The complete listing should be restated exactly.

══ COLLECTED DATA ══

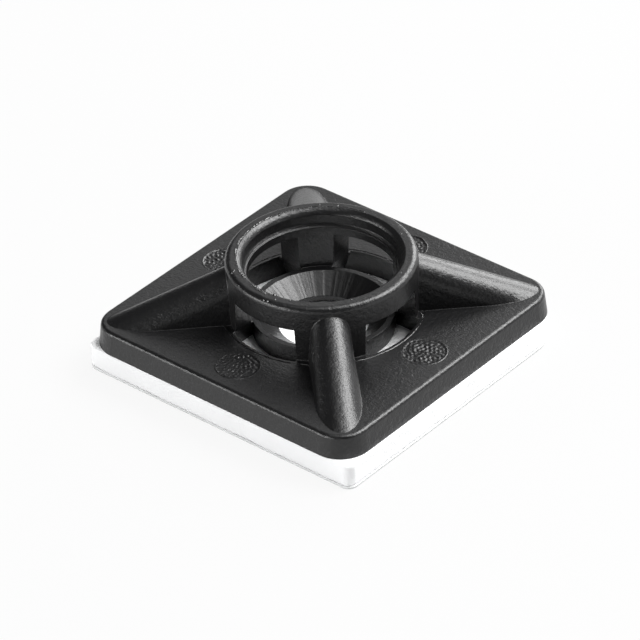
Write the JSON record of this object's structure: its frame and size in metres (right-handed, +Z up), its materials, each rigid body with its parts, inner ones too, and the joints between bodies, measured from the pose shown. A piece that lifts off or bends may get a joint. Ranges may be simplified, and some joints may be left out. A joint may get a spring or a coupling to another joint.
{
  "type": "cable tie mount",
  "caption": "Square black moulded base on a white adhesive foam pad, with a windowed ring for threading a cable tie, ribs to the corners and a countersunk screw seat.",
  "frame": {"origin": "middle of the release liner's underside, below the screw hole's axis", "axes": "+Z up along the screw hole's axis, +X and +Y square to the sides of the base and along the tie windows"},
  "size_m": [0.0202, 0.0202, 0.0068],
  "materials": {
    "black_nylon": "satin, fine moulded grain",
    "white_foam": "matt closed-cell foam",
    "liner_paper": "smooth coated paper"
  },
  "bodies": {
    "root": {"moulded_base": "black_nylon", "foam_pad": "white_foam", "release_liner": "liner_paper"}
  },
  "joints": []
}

═══

REPLY TO THE EXERCISE ▸
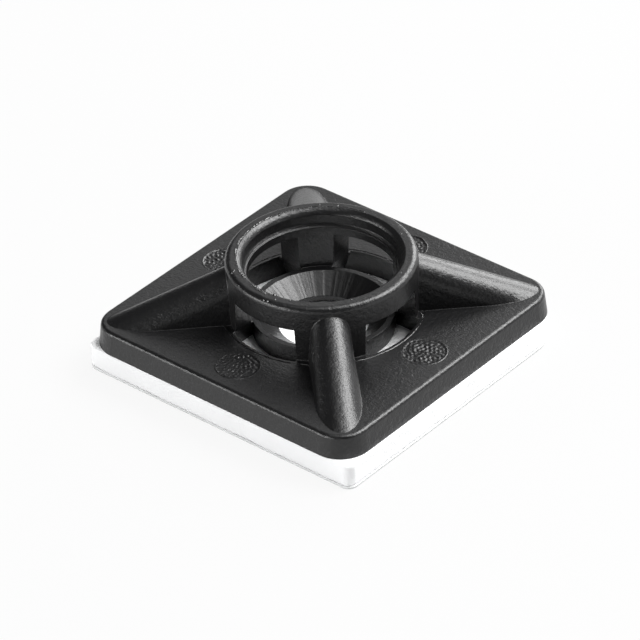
Write the JSON record of this object's structure: its frame and size in metres (right-handed, +Z up), its materials, each rigid body with its parts, inner ones too, and the joints between bodies, measured from the pose shown. A piece that lifts off or bends may get a joint. Ranges may be simplified, and some joints may be left out. A joint may get a spring or a coupling to another joint.
{
  "type": "cable tie mount",
  "caption": "Square black moulded base on a white adhesive foam pad, with a windowed ring for threading a cable tie, ribs to the corners and a countersunk screw seat.",
  "frame": {"origin": "middle of the release liner's underside, below the screw hole's axis", "axes": "+Z up along the screw hole's axis, +X and +Y square to the sides of the base and along the tie windows"},
  "size_m": [0.0202, 0.0202, 0.0068],
  "materials": {
    "black_nylon": "satin, fine moulded grain",
    "white_foam": "matt closed-cell foam",
    "liner_paper": "smooth coated paper"
  },
  "bodies": {
    "root": {"moulded_base": "black_nylon", "foam_pad": "white_foam", "release_liner": "liner_paper"}
  },
  "joints": []
}